Hybrid Tenkara Lines

Then came the hybrid level tenkara lines. Zen was the first to offer theses a number of years ago and since “let them go” for better options. They were constructed of a furled or braided level line for the first 9 or 10ft of the line, then transitioned by a knot, into a single mono level line, thus creating a tapered effect. This gave the level line more weight and heft for easier casting but still kept a smaller diameter on the second half of the line for a more delicate presentation. The lines could be cut to individualize the length you wanted and you were left to tie an overhand knot on the end. Problem is, these lines were still full of memory and tangled. They were annoying to store and needed to be flattened to cast well still possessing that birds nest/slinky effect due to their material.

Nylon Tenkara Lines

Nylon tenkara lines were also an offering of the past that’s been taken up by other companies. Nylon was more delicate than Uni thread furled lines, it floated but stretched and tangled…really no substantial advantage to the hybrid level except that it was less visible under water. And, the Nylon Tenkara lines had a tippet rings so you couldn’t cut your line to your desired length like the Hybrid tenkara lines.

Floating Tenkara Lines

Finally Floating tenkara lines appeared. These were heavier than level lines but lighter than Uni furled lines. They cast in wind but didn’t tangle and had lower memory than levels, hybrids and nylons. However, original floating lines were “thick” and pieced together….until, the Zen Floating tenkara line appeared. This line was a culmination of the best parts of all the above and then some. Here’s why:

  • It’s delicate…about the same diameter as a 4/4.5 level line.
  • It has almost no memory.
  • It has no stretch.
  • It floats so when the wind starts to roar you can lay it on the water and continue your drift.
  • It’s dense enough to cast into strong winds.
  • It has a connection loop for easy rod attachment.
  • It has a tippet ring for easy tippet connection.
  • It allows for a loop-to-loop connection for adding a leader or avoiding knot tying.
  • It floats but when used with fluorocarbon tippet, makes an excellent nymphing line and subsurface setups (no stretch and solid hook sets).
  • It has an 8″ built-in orange sight indicator to make your life and visibility better.
  • It has color coded connection loop tags for length identification (we’re the first and only).
  • It comes in an assortment of lengths.
  • It doesn’t tangle and can even be kept in your pocket with no worries of bird nests or other habitats being created.
  • It’s made 100% in Colorado, USA.
  • It’s Eco-friendly and 100% recyclable (other tenkara lines and fly lines are made of various polys and PVC that leech and break down from water and sun exposure, releasing nasty stuff).
  • It’s supple, lays out and casts beautifully…

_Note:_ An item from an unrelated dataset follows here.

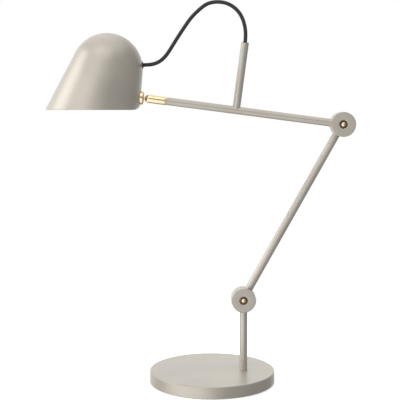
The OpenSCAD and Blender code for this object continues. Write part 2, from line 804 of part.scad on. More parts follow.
// steel strap from the socket up the back wall, then across to a ring round the lampholder
module holder_bracket() {
  z1 = saddle_in - 0.03;
  up = strap_l();
  color("silver") union() {
    on_wall() difference() {
      union() {
        translate([-up, -bracket_w / 2, z1 - bracket_t]) cube([up, bracket_w, bracket_t]);
        translate([0, 0, z1 - bracket_t]) cylinder(d = saddle_d, h = bracket_t);
      }
      translate([0, 0, -20]) cylinder(d = shank_d + 2 * loose_fit, h = 30);
    }
    on_shade() difference() {
      union() {
        translate([0, -bracket_w / 2, bracket_z]) cube([arm_reach(), bracket_w, bracket_t]);
        translate([0, 0, bracket_z]) cylinder(d = holder_ring_d, h = bracket_t);
      }
      translate([0, 0, bracket_z - cut]) cylinder(d = holder_d + 2 * push_fit, h = bracket_t + 2 * cut);
    }
  }
}

// the strap stands proud of the arm by a little, and the arm ends inside the strap's thickness
function strap_l() = (joint_down + bracket_z + bracket_t + 1.5) / cos(cone_a);
function arm_reach() =
  cone_r(bracket_z + bracket_t / 2, dome_r) + (saddle_in - bracket_t / 2) / cos(cone_a);

module socket_ring_nut() {
  color("goldenrod") on_wall() translate([0, 0, saddle_in - bracket_t - 2 * push_fit - ring_nut_h])
    difference() {
      cylinder(d = ring_nut_d, h = ring_nut_h, $fn = 8);
      translate([0, 0, -cut]) cylinder(d = shank_d + 2 * push_fit, h = ring_nut_h + 2 * cut);
    }
}

// --- lamp ------------------------------------------------------------------

module lampholder() {
  color("black") on_shade() translate([0, 0, holder_mouth]) difference() {
    union() {
      cylinder(d = holder_d, h = holder_l - 4);
      translate([0, 0, holder_l - 4]) cylinder(d1 = holder_d, d2 = holder_d - 6, h = 4);
    }
    translate([0, 0, -cut]) cylinder(d = bulb_cap_d + 2 * cap_gap, h = bulb_cap_l + 2 + cut);
    translate([0, 0, holder_l - 8]) cylinder(d = lead_d + 0.6, h = 9);
  }
}

// two threaded rings clamp the bracket on the lampholder
module holder_rings() {
  color("black") on_shade() for (z = [bracket_z - holder_ring_t - 0.03, bracket_z + bracket_t + 0.03])
    translate([0, 0, z]) ring(holder_ring_d, holder_d + 2 * push_fit, holder_ring_t);
}

// lead from the cord's end to the top of the lampholder, as points beside and along the shade's axis
holder_lead_route = [
  [dome_r - 18.2, 27], [dome_r - 23.2, 33], [26, 38], [20, 44], [13, 47.5], [6, 47.5], [1.5, 44.5], [0, 40], [0, 36]
];
module holder_lead() {
  color("white") on_shade()
    sweep([for (p = holder_lead_route) [p[0], 0, p[1]]], 0, len(holder_lead_route) - 1, lead_d);
}

module bulb_cap() {
  color("silver") on_shade() translate([0, 0, holder_mouth]) union() {
    translate([0, 0, -cap_out]) cylinder(d = bulb_cap_d, h = bulb_cap_l);
    translate([0, 0, bulb_cap_l - cap_out]) cylinder(d1 = bulb_cap_d - 3, d2 = bulb_cap_d / 3, h = 2);
  }
}

module bulb_globe() {
  r = globe_d / 2;
  neck_at = 0.7;                       // the neck leaves the globe at this share of its radius
  neck_z = globe_z + neck_at * r;
  color("white") on_shade() difference() {
    union() {
      translate([0, 0, globe_z]) sphere(d = globe_d);
      translate([0, 0, neck_z])
        cylinder(r1 = r * sqrt(1 - neck_at * neck_at), d2 = globe_neck_d, h = holder_mouth - 0.8 - neck_z);
    }
    translate([0, 0, holder_mouth - cap_out - push_fit])
      cylinder(d = bulb_cap_d + 2 * push_fit, h = 2 * bulb_cap_l);
  }
}

base_cover();
base_weight();
bottom_plate();
base_pad();
plate_screws();
lead_inlet();
terminal_block();
base_lead();
swivel_bush();
foot_washer();
post_spigot();
swivel_washer();
swivel_nut();
post_tube();
post_lead();
lower_front_disc();
lower_pivot_bolt();
lower_friction_ring();
lower_spring_washers();
lower_pivot_nut();
lower_rear_disc();
lower_arm_tube();
elbow_rear_disc();
lower_arm_lead();
elbow_front_disc();
elbow_pivot_bolt();
elbow_friction_ring();
elbow_spring_washers();
elbow_pivot_nut();
upper_arm_tube();
riser_tube();
riser_bush();
upper_arm_lead();
arm_sleeve();
cord_riser_side();
ball_stud();
stud_washer();
stud_nut();
cord_shade_side();
shade_shell();
cord_grommet();
joint_socket();
ball_seat();
seat_spring();
socket_plug();
socket_saddle();
holder_bracket();
socket_ring_nut();
lampholder();
holder_rings();
holder_lead();
bulb_cap();
bulb_globe();
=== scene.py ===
"""Looks of an architect desk lamp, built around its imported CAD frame.

Every mesh is worked out as whole arrays: a profile turned round an axis, a tube cut to meet a
round part, the shade's wall trimmed at a level rim, or a ring of braid carried along the cord.
All lengths are metres, X along the arms, Y across them, Z up.
"""

import json
import math

import bpy
import numpy as np
from mathutils import Matrix, Vector


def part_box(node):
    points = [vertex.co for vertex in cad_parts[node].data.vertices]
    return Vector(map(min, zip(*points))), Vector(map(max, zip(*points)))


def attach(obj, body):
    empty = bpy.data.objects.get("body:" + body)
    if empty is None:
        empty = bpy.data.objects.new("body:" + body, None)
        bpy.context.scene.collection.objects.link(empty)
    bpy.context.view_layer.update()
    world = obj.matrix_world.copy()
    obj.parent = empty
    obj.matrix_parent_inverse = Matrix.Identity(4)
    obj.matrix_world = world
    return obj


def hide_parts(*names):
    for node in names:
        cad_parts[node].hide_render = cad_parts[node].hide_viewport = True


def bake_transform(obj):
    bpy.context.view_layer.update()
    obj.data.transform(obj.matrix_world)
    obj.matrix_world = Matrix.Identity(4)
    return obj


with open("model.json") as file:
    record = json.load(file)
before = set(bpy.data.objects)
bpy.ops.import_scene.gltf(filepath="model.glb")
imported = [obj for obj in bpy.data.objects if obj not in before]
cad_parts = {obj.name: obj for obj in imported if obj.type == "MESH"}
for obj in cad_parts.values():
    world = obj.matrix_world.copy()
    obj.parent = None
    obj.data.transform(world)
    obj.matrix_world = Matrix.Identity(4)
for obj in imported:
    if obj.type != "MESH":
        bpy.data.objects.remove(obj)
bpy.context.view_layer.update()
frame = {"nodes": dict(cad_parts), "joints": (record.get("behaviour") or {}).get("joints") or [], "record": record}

MM = 0.001
JOINTS = {j["name"]: j for j in frame["joints"]}
LOWER = np.array(JOINTS["lower_joint"]["pos_m"])
ELBOW = np.array(JOINTS["elbow_joint"]["pos_m"])
BALL = np.array(JOINTS["shade_roll"]["pos_m"])
ARM_DIR = np.array(JOINTS["shade_roll"]["axis"])
RISER_DIR = np.array([ARM_DIR[2], 0.0, -ARM_DIR[0]])
FRONT = np.array([0.0, BALL[1], 0.0])
REAR = -FRONT
ACROSS = np.array([0.0, 1.0, 0.0])
UP = np.array([0.0, 0.0, 1.0])


def low(node):
    return np.array(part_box(node)[0])


def high(node):
    return np.array(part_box(node)[1])


def unit(v):
    return np.asarray(v, float) / np.linalg.norm(v)


# sizes shared with the CAD source
TUBE_R = (high("post_tube") - low("post_tube"))[0] / 2
TUBE_WALL = 1.1 * MM
DISC_R = (high("lower_front_disc") - low("lower_front_disc"))[0] / 2
DISC_T = (high("lower_front_disc") - low("lower_front_disc"))[1]
HALF_GAP = -high("lower_front_disc")[1]
HEAD_R = (high("lower_pivot_nut") - low("lower_pivot_nut"))[0] / 2
PIVOT_R = 3 * MM
COUNTERBORE = 5 * MM
DOME_R, CONE_A, LEAN_A = 55.2 * MM, math.radians(11.85), math.radians(16.45)
SHADE_WALL, COVER_WALL = 1.2 * MM, 2.6 * MM
JOINT_DOWN, BALL_OUT, CORNER_R = 28.1 * MM, 0.2 * MM, 10 * MM
BALL_R, NECK_R, NECK_GAP = 5.5 * MM, 3 * MM, 0.4 * MM
SLEEVE_L, SLEEVE_GRIP, SLEEVE_R = 34.5 * MM, 12 * MM, 6.8 * MM
CORD_D, LEAD_D, CORD_BORE_R = 6 * MM, 4.2 * MM, 3.3 * MM
FIT, TURNING_FIT = 0.03 * MM, 0.05 * MM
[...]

So, at Zen we asked why offer these other subpar tenkara line offerings and we cleared out shelves of products that didn’t really perform to the highest of standards. We still provide customers with options for Uni tenkara Line because it’s a great learning tool and a traditional experience. And that’s why we also continue to make Kevlar tenkara lines. But we believe so strongly in our Floating Tenkara Lines, that we did away with the nylon, and the level lines and even the hybrid line which we were the first to offer. They just don’t perform that well. Currently we’re working to improve level lines and making them softer and more castable. We’re also working on grain weighted and rod matched  tenkara fly lines for our “bigger fish” rods….the first and only tenkara company to do this. We’re innovating and forward thinking. Zen Tenkara….defining American Tenkara.


  1. Used your floating line today for Golden trout in the Kernville, CA watershed – was I impressed! Casts easily with good control even in windy conditions, floated well without causing drag with a small length of line on the water and the tippet ring on the terminal loop made things easy. Great line – worth the price.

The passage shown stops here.